Detailed Investigation of Sm2O3 Catalysts with Different Morphologies for Oxidative Coupling of Methane

Abstract Sm 2 O 3 catalysts with different morphologies (nanoparticle, nanorod, hollow nanosphere, nanofiber, flower‐like) were synthesized and tested for the oxidative coupling of methane. The results obtained showed that increasing specific surface area reduced the activity, C 2 selectivity and, thus the yield. It was observed that the reaction initiation temperature was dependent on the total or partial oxidation of methane, which produced the heat for the initiation of the reaction. The effect of temperature on catalytic performance was relatively low at lower temperatures (<600 °C) than at higher temperatures (>700 °C).

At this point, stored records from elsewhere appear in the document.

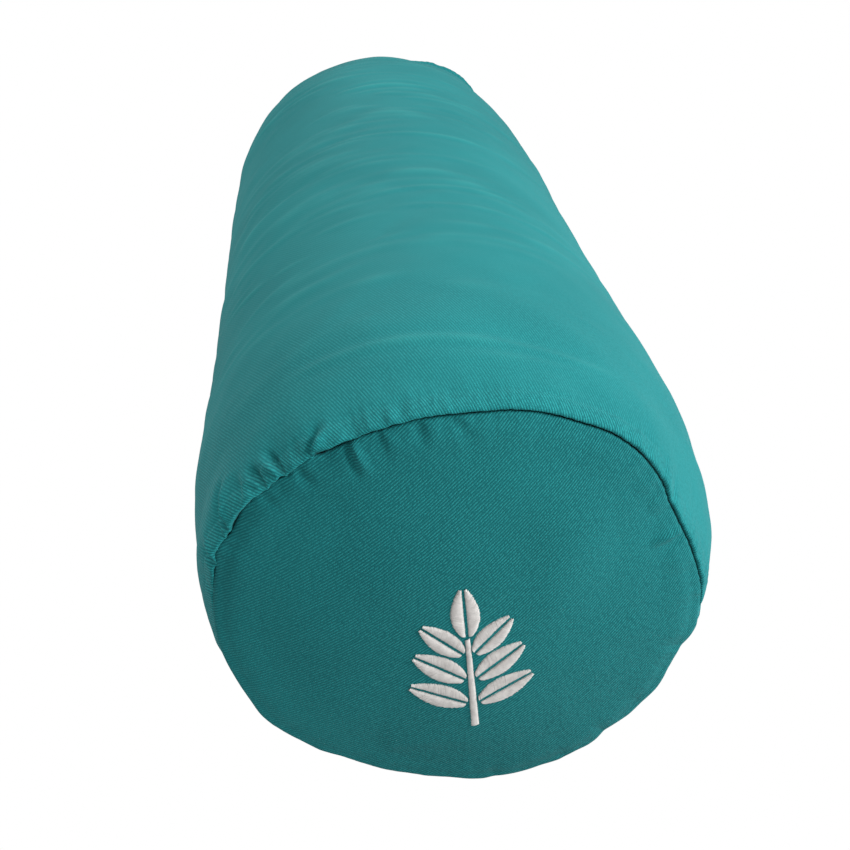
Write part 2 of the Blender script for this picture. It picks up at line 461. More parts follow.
# ------------------------------------------------------------------ cloth simulation of the stuffed cover
def simulate():
    """A coarse closed cover with eased seams is inflated by its filling; only the wrinkles it makes are kept."""
    n, y0, dy = 150, -SEAM_Y, SEAM_Y / 64
    rows = 129
    a = -math.pi + np.arange(n) / n * TAU
    deg = np.degrees(a)
    verts, rest = [], []
    ys = y0 + np.arange(rows) * dy
    ring = 16
    def put(r, y, rr, ry):
        x = r * np.cos(a)
        z = H + K * r * np.sin(a)
        verts.append(np.stack([x, np.full(n, y), settle(z)], 1))
        rest.append(np.stack([rr * np.cos(a), np.full(n, ry), H + K * rr * np.sin(a)], 1))
    length = 0.0
    path = [0.0]
    for k in range(1, rows):
        path.append(path[-1] + math.hypot(dy, float(BODY_R(ys[k]) - BODY_R(ys[k - 1]))))
    path = np.array(path) - path[-1] / 2
    for k in range(ring):                                   # front disc, centre to rim
        s = (k + 1) / (ring + 0.5)
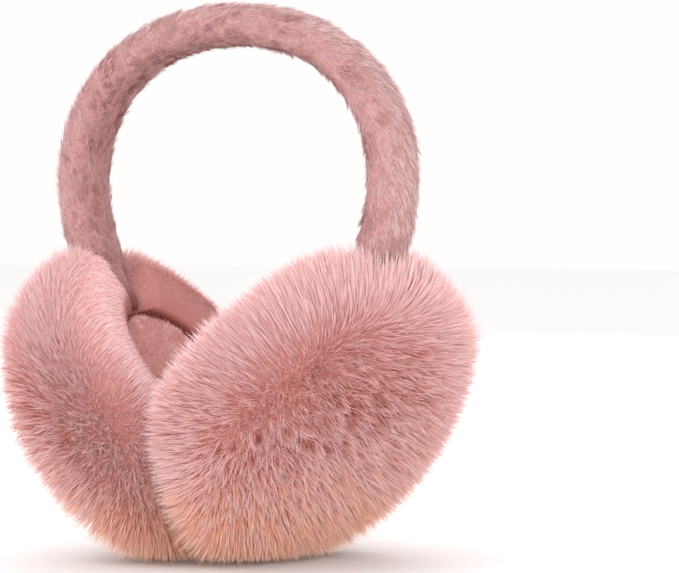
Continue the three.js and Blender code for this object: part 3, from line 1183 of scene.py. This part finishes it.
def buildCup(side, tree, strands, backing):
    pose = cupPoses[side]
    node = "cup_fur_" + side
    body, local = cupForm(node + "_body", pose)
    rows, turns = local.shape[:2]
    share = np.repeat(np.arange(rows) / rows, turns)
    held = fade("seam", share) * 0.999
    points = pointsOf(body.data)
    held = np.maximum(held, 1 - fade("freeOfFloor", points[:-2, 2]))
    held = np.maximum(held, 1 - fade("freeOfMiddle", np.abs(points[:-2, 0])))
    stuff(body, stuffing["cupLimit"], np.append(held, (0, 1)))
    mesh = body.data
    points = pointsOf(mesh)
    turned = np.arctan2(local[..., 1], local[..., 2]).ravel()
    atBack = np.sin(turned)
    atTop = np.maximum(fade("top", np.cos(turned)), fade("rearRim", share) * fade("rearTurn", atBack))

    def blend(key, topKey):
        low, high = (np.interp(share, cupFur["shares"], cupFur[name]) for name in (key, topKey))
        return low + (high - low) * atTop

    length = blend("length", "topLength") + shagOf(pose, share, turned) / 2
    rise = blend("rise", "topRise")
    loose = blend("loose", "topLoose")
    height = points[:-2, 2]
    pale = np.maximum(fade("pale", height), fade("paleTurn", atBack) * fade("aboveFloor", height))
    pale = pale * fade("paleOutside", share)
    backwards, upwards, near, far = pose["mottled"]
    away = np.hypot(share * atBack - backwards, share * np.cos(turned) - upwards)
    pale = np.maximum(pale, smooth(away, near, far) * fade("aboveFloor", height))
    lowLoose = cupFur["lowLoose"]
    loose = loose * (1 - cupFur["paleLoose"] * pale)
    loose = loose * (lowLoose + (1 - lowLoose) * fade("lessCalm", height))
    zone = cupTints["rose"] + cupTints["morePale"] * pale
    zone += (cupTints["peach"] - zone) * (1 - fade("lessPeach", height))
    # painted shade: the roll grows darker towards the back and on its inner side at the front, and the tint
    # runs dark into the crease
    onBack = fade("backTurn", atBack)
    zone += (cupTints["roll"] - cupTints["rollBackShade"] * onBack - zone) * fade("roll", share)
    zone -= cupTints["innerShade"] * fade("inner", share) * (1 - onBack)
    crease = fade("crease", share)
    zone = np.maximum(zone, 0) * (1 - crease)
    sheared = np.maximum(fade("shortFur", share), cupTints["paleBacking"] * pale)
    keepAll(mesh, {
        "standing": normalsOf(mesh),
        "combed": combedDown(points[:-2].reshape(rows, turns, 3), points),
        "pile": np.append(length, (length[0], 0)),
        "rise": np.append(rise, (rise[0], 0)),
        "loose": np.append(loose, (loose[0], 0)),
        "zone": np.append(zone, (zone[0], 0.0)),
        "crease": np.append(crease, (0, 1)),
        "sheared": np.append(sheared, (0, 1)),
    })
    dress(body, backing)
    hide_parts(node)
    outer = np.interp(share, cupFur["shares"], cupFur["density"]) * (1 - fade("coatEnds", share))
    outer = np.append(outer, (outer[0], 0))
    inner = np.append(fade("innerStarts", share) * (1 - fade("innerEnds", share)), (0, 0))
    for kind, coat, material in zip(("coat", "under", "inner"), (outer, outer, inner), strands):
        fur = grow(tree, node + "_" + kind, body, kind, coat, material, pose["mirror"], floorLimit["middle"])
        dress(fur)
        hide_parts(node)


padPlush = {
    "length": 0.0014,
    "rise": 0.5,
    "loose": 0.8,
    "tint": 0.42,
    # shares of the way from the face's middle to the back's
    "seam": (0.6, 0.8),
    # painted shade round the pad's rim, where it meets the hollow's wall
    "crease": (0.66, 0.8),
    "coatEnds": (0.78, 0.82),
}


def buildPad(side, tree, strands, backing):
    pose = cupPoses[side]
    node = "ear_pad_" + side
    body, local = padForm(node + "_body", pose)
    rows, turns = local.shape[:2]
    share = np.repeat(np.arange(rows) / rows, turns)
    stuff(body, stuffing["padLimit"], np.append(smooth(share, *padPlush["seam"]), (0, 1)))
    mesh = body.data
    points = pointsOf(mesh)
    # painted shade at the pad's rim
    crease = np.append(smooth(share, *padPlush["crease"]), (0, 1))
    keepAll(mesh, {
        "standing": normalsOf(mesh),
        "combed": combedDown(points[:-2].reshape(rows, turns, 3), points),
        "pile": padPlush["length"],
        "rise": padPlush["rise"],
        "loose": padPlush["loose"],
        "zone": padPlush["tint"] * (1 - crease),
        "crease": crease,
        "sheared": 1.0,
    })
    dress(body, backing)
    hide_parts(node)
    coat = np.append(1 - smooth(share, *padPlush["coatEnds"]), (1, 0))
    fur = grow(tree, node + "_pile", body, "pad", coat, strands, pose["mirror"], floorLimit["middle"])
    dress(fur)
    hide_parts(node)


buildStudio()
aimCamera()
print("studio and camera ready")
tree = pileTree()
strandTint = strandEffect()
backingTint = backingEffect()
furMaterial = strandMaterial("furStrands", strandTint, furColours)
underMaterial = strandMaterial("undercoatStrands", strandTint, underColours)
shearedMaterial = strandMaterial("shearedPile", strandTint, shearedColours)
bandMaterial = strandMaterial("bandStrands", strandTint, bandColours)
gapMaterial = backingMaterial("furBacking", backingTint, furBacking)
print("materials ready")
buildBand(tree, bandMaterial, backingMaterial("bandBacking", backingTint, bandBacking))
for side in cupPoses:
    buildCup(side, tree, (furMaterial, underMaterial, shearedMaterial), gapMaterial)
    buildPad(side, tree, shearedMaterial, gapMaterial)
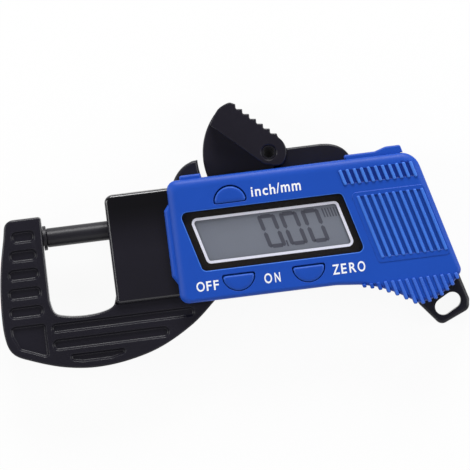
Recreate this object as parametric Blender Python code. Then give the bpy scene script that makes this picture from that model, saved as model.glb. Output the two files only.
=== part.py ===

High reaction temperatures (>700 °C) decreased the C 2 selectivity, lower temperatures were found beneficial to achieve higher C 2 selectivity and yield as expected. Hollow nanosphere morphology showed the highest activity and selectivity at 450 °C and yielded 10.5 % C 2 under high space velocity. The highest C 2 yield (11.8 %) was obtained at 600 °C with nanoparticle morphology. Considering the results at the conditions that full oxygen conversion was attained, it was found that the C 2 selectivity and yield decreased with the nanoparticle>flower‐like>nanorod and nanosphere>nanofiber sequence.